AI Readiness: Is Your Company Prepared for Artificial Intelligence?

Published on April 2, 2025 by Christopher Wittlinger

Before companies invest in AI projects, they should realistically assess their starting position. A structured readiness assessment helps identify strengths and close gaps before they become project risks. In our consulting practice, we regularly see companies invest €100,000+ in AI initiatives that fail due to missing fundamentals — not missing technology.

This guide presents our proven assessment framework: 5 dimensions, 5 criteria each, scored on a scale of 1–5. The total score of 25–125 gives you a clear indication of where you stand and which investments have the greatest leverage.

The Five Dimensions of AI Readiness

1. Data Maturity

Data is the fuel for AI systems — and the dimension where most companies have the largest gaps. In our assessments, 70% of companies score less than 3 out of 5 in this dimension.

Evaluate the following criteria:

Availability: Does the required data even exist?

Quality: How complete, current, and accurate is the data?

Accessibility: Can teams access the data?

Governance: Are there clear rules for data usage and protection?

Integration: Can different data sources be combined?

Warning sign: If data lives in silos and manual Excel exports are the standard, a data project is needed before the AI project. We have written a dedicated post on this: Data quality as a success factor for AI.

2. Technical Infrastructure

The right foundation must be in place to not only develop AI models but also reliably operate them.

Compute Resources: Cloud access or own GPU capacities.

DevOps/MLOps Maturity: Versioning, testing, deployment pipelines.

Integration and APIs: Interfaces to existing systems.

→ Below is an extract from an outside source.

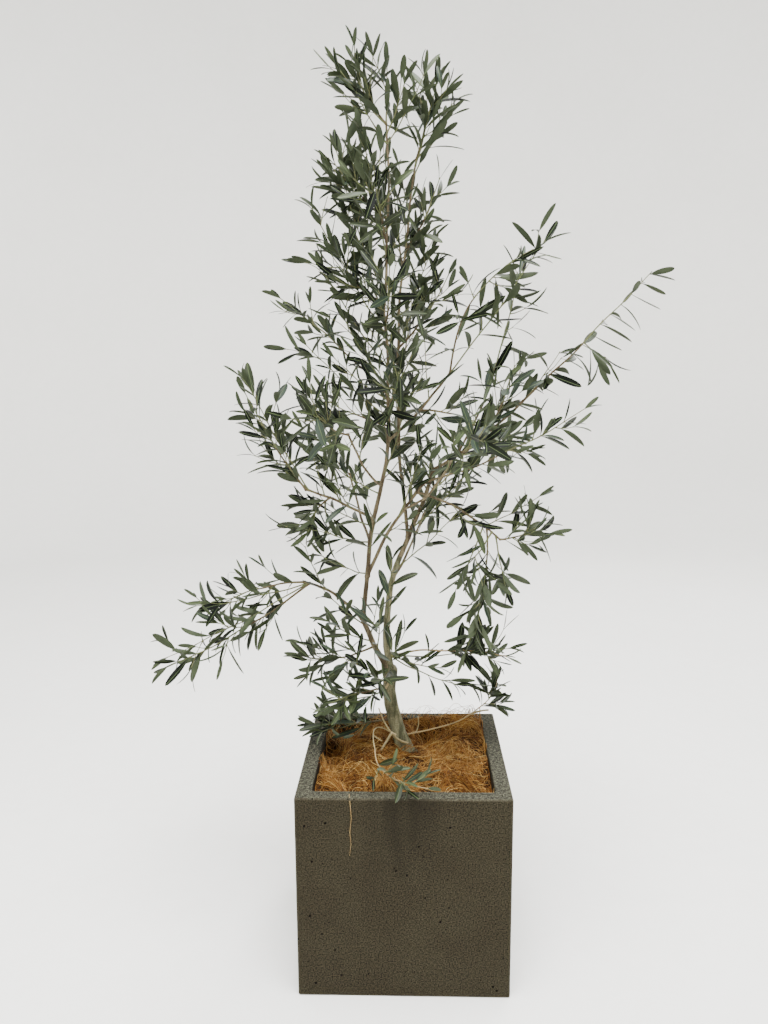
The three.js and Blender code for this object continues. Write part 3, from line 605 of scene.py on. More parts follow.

Security: Encryption, access controls, audit logs.

Scalability: Can the infrastructure grow with demand?

Warning sign: If deployment still means “manually copying to the server,” the foundation for productive AI systems is missing.

3. Skills and Talent

People make the difference — and AI competence means more than just hiring data scientists.

Technical Know-How: Data scientists, ML engineers on the team?

Domain Knowledge: Do the technical experts understand the business?

Leadership Skills: Can managers steer AI projects?

Training: Are there programs for skill development?

Recruitment: Can you attract and retain AI talent?

Warning sign: If all “AI competence” rests with a single person, that is a significant risk. A bus factor of 1 means one job change can endanger your entire AI program.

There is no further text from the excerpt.